Thereafter, the tape is driven in a conventional way, the recording 
circuit operates and a recording operation is carried out. 
When an automatic focusing lens operation button (not shown) at the side of 
the camera C is operated, the AF switch S4 in FIG. 3 operates, and because 
the loading finish detecting switch S2 in FIG. 3 is closed, the AND 
circuit AND 3 is in an operative state and the focus detecting circuit 12 
is brought in the operative state. The circuit 12 detects the focus 
adjustment state of the automatic focusing lens 3, namely in focus, near 
focus or far focus and delivers the instruction signal to flip-flops FF1 
and FF2 as to whether the rotor is driven forwards or backwards. FF1 is 
the flip-flop for controlling forward running and its level is high when 
the lens is near focus. The flip-flop is reset with an in focus signal. 
FF2 is the flip-flop for controlling backward running and its level is 
high when the lens is far focus. The flip-flop is reset with the in focus 
signal. 
The above instruction signal is delivered to the OR circuits OR1 and OR2 
through the terminal groups t1 and t2 connecting the camera to the VTR, so 
as to drive the motor M forwards or backwards. Further as is shown in FIG. 
4, in this state the mechanical engaging mechanism of the motor M is 
disengaged from the loading side but engaged with the worm wheel 27 so as 
to transmit the rotation of the motor to the lens driving mechanism for 
the automatic focus control at the side of the camera, namely the couplers 
14 and 13, and the gears 15, 16 and 17 through the worm gears 27 and 28. 

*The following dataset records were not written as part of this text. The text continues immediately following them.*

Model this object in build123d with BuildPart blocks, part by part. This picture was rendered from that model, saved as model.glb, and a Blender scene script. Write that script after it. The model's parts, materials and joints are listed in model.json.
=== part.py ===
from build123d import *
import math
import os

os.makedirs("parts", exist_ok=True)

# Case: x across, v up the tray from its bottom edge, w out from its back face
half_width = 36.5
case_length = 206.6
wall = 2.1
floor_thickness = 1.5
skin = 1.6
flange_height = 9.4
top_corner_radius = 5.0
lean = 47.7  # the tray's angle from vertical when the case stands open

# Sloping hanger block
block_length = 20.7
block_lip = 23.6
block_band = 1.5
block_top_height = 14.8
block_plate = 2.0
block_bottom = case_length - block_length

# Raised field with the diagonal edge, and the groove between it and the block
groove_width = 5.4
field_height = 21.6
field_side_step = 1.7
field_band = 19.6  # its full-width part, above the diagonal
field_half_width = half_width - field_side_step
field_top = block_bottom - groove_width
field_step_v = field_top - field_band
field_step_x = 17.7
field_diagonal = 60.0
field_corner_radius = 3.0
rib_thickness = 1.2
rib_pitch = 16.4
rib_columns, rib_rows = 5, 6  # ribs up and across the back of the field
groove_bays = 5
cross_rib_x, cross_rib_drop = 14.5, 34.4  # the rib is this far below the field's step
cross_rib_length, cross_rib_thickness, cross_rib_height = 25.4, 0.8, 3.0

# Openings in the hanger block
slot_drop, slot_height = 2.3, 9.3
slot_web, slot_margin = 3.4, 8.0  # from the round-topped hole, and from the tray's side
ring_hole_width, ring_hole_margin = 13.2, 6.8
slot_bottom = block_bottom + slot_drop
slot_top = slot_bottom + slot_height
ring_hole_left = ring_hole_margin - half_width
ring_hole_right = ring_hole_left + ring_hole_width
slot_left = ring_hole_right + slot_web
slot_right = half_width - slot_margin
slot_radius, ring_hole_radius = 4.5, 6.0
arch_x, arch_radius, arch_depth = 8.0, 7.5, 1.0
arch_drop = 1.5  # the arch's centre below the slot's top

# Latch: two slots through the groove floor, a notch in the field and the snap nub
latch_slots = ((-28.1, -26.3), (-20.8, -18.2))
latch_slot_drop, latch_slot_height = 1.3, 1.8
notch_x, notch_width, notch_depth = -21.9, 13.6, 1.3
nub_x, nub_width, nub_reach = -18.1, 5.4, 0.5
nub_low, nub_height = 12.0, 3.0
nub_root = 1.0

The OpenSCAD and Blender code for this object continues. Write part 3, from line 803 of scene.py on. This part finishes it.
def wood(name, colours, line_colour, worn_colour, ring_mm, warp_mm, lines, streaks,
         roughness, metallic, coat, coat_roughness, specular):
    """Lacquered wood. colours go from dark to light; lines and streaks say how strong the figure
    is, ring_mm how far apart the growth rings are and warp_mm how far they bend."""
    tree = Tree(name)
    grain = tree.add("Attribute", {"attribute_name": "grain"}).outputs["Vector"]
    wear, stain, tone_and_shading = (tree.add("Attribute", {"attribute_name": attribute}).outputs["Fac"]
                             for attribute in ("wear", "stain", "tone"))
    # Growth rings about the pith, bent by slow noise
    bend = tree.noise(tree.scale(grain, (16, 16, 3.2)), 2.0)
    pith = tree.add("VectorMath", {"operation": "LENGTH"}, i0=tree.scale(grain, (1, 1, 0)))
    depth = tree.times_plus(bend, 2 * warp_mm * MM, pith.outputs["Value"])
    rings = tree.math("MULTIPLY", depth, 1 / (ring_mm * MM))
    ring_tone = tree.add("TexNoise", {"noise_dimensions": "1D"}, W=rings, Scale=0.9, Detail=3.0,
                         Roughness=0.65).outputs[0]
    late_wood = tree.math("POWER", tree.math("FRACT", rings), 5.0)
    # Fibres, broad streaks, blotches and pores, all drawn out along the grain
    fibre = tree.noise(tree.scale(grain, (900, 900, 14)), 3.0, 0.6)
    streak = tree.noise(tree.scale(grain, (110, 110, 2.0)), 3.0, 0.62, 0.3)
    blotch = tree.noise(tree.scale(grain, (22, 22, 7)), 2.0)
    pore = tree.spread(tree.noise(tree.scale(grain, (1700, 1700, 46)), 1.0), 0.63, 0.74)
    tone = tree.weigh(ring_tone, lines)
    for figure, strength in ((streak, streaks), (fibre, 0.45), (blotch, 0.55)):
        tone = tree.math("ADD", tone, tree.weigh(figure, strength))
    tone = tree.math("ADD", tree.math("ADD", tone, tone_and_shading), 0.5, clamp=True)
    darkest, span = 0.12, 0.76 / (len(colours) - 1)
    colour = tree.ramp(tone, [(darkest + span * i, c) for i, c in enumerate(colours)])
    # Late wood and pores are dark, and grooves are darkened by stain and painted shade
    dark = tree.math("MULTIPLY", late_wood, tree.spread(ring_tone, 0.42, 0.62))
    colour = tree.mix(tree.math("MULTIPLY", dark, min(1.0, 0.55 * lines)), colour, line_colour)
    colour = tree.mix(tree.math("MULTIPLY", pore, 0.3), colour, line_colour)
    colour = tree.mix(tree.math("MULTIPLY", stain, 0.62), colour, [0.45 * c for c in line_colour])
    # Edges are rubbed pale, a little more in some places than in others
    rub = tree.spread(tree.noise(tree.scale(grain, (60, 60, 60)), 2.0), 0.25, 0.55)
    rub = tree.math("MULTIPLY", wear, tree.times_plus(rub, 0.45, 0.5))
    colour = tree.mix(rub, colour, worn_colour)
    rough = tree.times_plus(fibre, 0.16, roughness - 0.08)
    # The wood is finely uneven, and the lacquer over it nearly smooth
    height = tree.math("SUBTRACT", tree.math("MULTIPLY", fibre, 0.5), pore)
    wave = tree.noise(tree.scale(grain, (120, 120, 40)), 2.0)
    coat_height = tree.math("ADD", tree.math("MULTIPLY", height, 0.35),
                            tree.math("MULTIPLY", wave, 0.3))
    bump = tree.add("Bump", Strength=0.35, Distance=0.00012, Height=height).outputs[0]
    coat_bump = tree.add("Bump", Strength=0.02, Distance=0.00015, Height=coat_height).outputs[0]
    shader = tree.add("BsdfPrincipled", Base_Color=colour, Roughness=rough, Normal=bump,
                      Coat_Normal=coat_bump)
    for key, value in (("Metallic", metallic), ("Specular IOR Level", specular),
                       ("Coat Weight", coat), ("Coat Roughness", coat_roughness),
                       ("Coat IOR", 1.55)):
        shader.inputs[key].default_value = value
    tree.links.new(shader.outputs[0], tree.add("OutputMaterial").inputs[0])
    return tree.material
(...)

Below, the unloading operation will be explained. In order to start the 
unloading operation after the recording finish, the recording button is 
taken out of the depressed state, whereby the slide plate 42 is moved 
along the direction of the arrow B by means of the strength of the spring 
46. As the result, the power transmission change over lever 38 which is 
engaged with the engaging pin 43 on the slide plate 42, is rotated against 
the strength of the spring 39 along the clockwise direction in such a 
manner that the gear 25 is disengaged from the worm wheel 27 and engaged 
with the gear 24. At the same time, along with the movement of the slide 
plate 42 along the direction of the arrow B the switch S1 is opened. 
Namely, the level of the output of the switch S1 becomes low, and because 
the unloading finish detecting switch S3 is opened and the level of its 
output is low, the level of the outputs of the AND circuit AND 2 is high. 
As the result the level of the output of the OR circuit OR2 becomes high 
and the transistor T2 is brought in the closed state. Consequently, the 
relay R2 is excited and the motor M starts to rotate. Because in this case 
the current runs from the terminal Mb through the motor M to the terminal 
Ma, the motor rotates along the other direction than at the time of the 
loading. Thus, the rotation of the motor M is transmitted to the loading 
ring 22 via the gears 44, 26, 25 and 24 so as to rotate the loading ring 
22 along the reversed direction of the arrow C, in such a manner that the 
loading finish detecting lever 40 is taken out of engagement in the 
concave portion 22a and the switch S2 is opened. When the loading ring 22 
resumes the state before the loading in FIG. 2, the unloading finish 
detecting lever 47 engages the concave portion 22b in the loading ring 22 
and the switch S3 is closed. As the result, the level of the output P3 of 
the switch S3 becomes high, and the level of the output of the AND circuit 
AND 2 becomes low. Thus, the level of the output of the OR circuit OR2 is 
low and the transistor T2 is brought in the opened state so that the motor 
M stops running. Namely, the unloading is finished and the non-operative 
state in FIG. 2 is again assumed. 
As mentioned above, the video system in accordance with the present 
invention includes the video camera for obtaining the image signal and the 
video recorder for recording the obtained image signal in such a manner 
that the driving power of the video recorder is transmitted to the video 
camera so as to drive movable parts of the video camera. Consequently, it 
is not necessary to provide the video camera the compact video camera can 
easily be realized. Especially in the case of a video recorder in which 
the image signal is recorded on a tape shaped recording medium, the 
driving power not needed for loading the tape during recording is 
transmitted from the loading motor to the camera, so that one motor can be 
used in common. Even when an automatic focusing adjusting mechanism is 
arranged on the video camera, the driving power is obtained from the side 
of the VTR so that there is no danger that the system becomes too large, 
and a video system which is quite handy and easy to carry then can be 
offered to potential users. 
The present invention is not limited to the present embodiment but can be 
varied in many ways within the scope of the claims.